WASHINGTON – Astronomers from NASA’s Chandra X-Ray Observatory of the spiral galaxy NGC 3079 have discovered blowing of superbubbles in the galaxy at a distance of sixty-seven million light years. Also, they called it “nuclear superbubbles” and said that the structures are likely created by the supermassive black hole in the galaxy’s center. According to the information gathered from the Observatory, scientists have found that bubbles are actually a huge cosmic particle accelerator, producing energetic high-speed particles around their edges.

However, the exact reason for the occurrence of this phenomenon is still unknown. But astronomers believe that it occurs because of the feeding of black holes at the center of a galaxy. When the feeding of black holes occurs, enormously powerful jets of plasma shoot from its poles, at velocities approaching light speed. These jets rocket out into space, carving huge cavities into space above and below the galactic plane. And as in the Milky Way, the bubbles span a distance of about 50,000 light years so the feeding event that caused them must have occurred some time ago.

The astronomers discovered that NGC 3079’s bubbles smaller and younger, which makes it easier for astronomers to study the evolution of these objects. While analyzing the data, the astronomers found that features in the highest energy X-rays consistent with synchrotron emission. It is the first direct evidence of synchrotron radiation emanating from galactic bubbles. As the bubbles expand into the surrounding gas of the interstellar medium, they generate shock waves, which in turn produce tangled magnetic fields.
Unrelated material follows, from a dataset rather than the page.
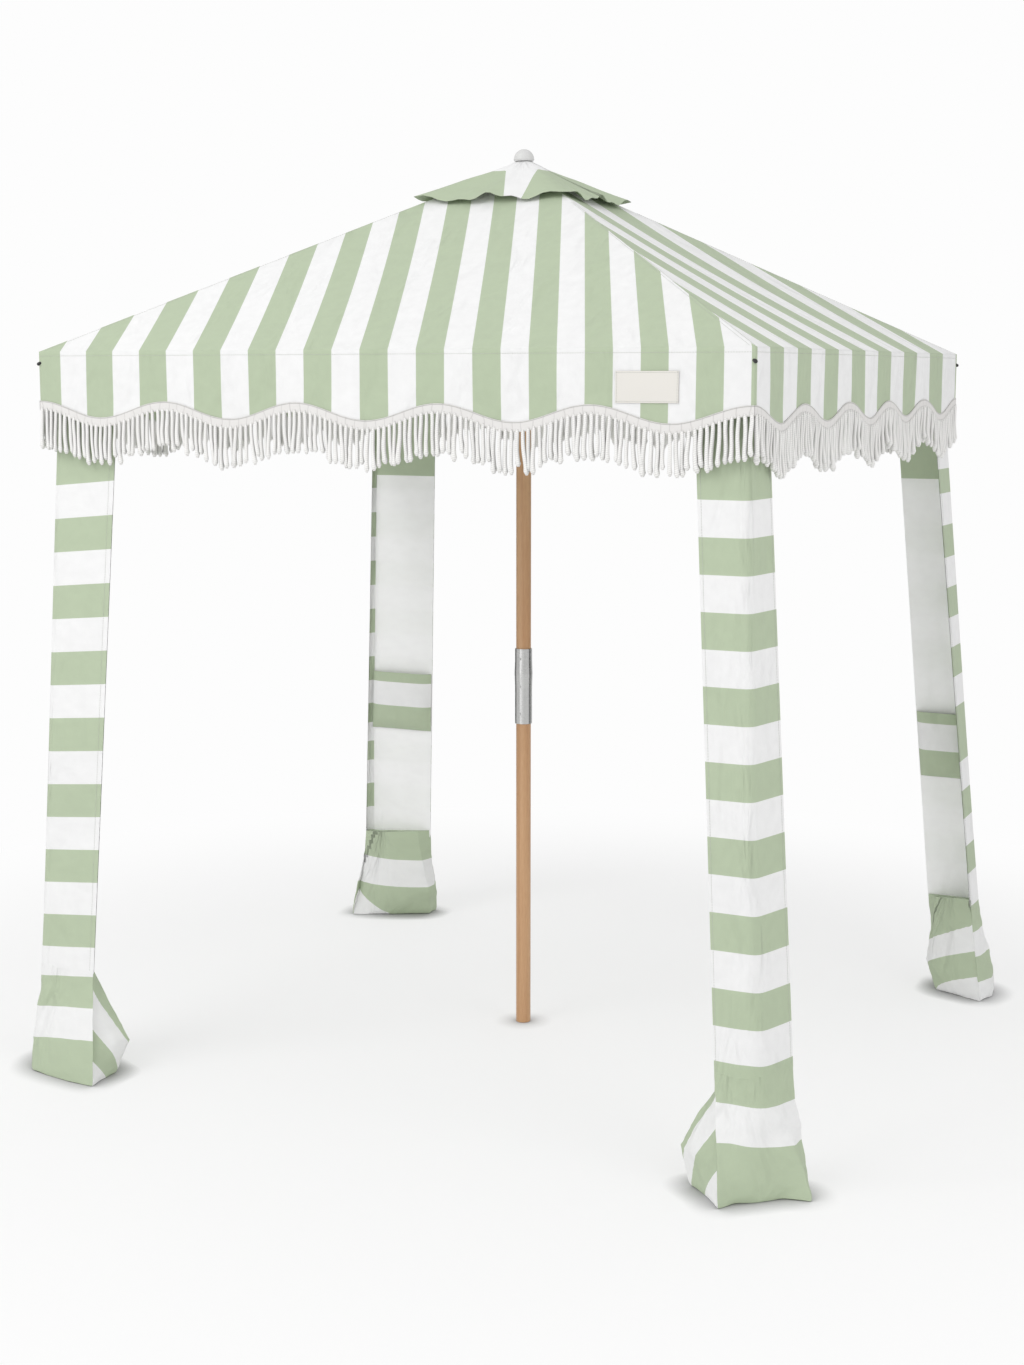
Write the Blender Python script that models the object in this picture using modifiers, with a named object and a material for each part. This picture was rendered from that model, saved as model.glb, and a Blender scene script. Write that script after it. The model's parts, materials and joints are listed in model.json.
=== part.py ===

The research team from the University of Michigan found that particles move towards these shock waves and when they pass through shock front, they get an acceleration boost.

“Future deeper radio/X-ray observations, careful measurement and modelling of the magnetic field, as well as theoretical modelling of the superbubble in different scenarios, will help to better examine the nature of the hard X-ray excess in the SW bubble and to better understand the origin of galactic nuclear superbubbles,” the researchers wrote in their paper.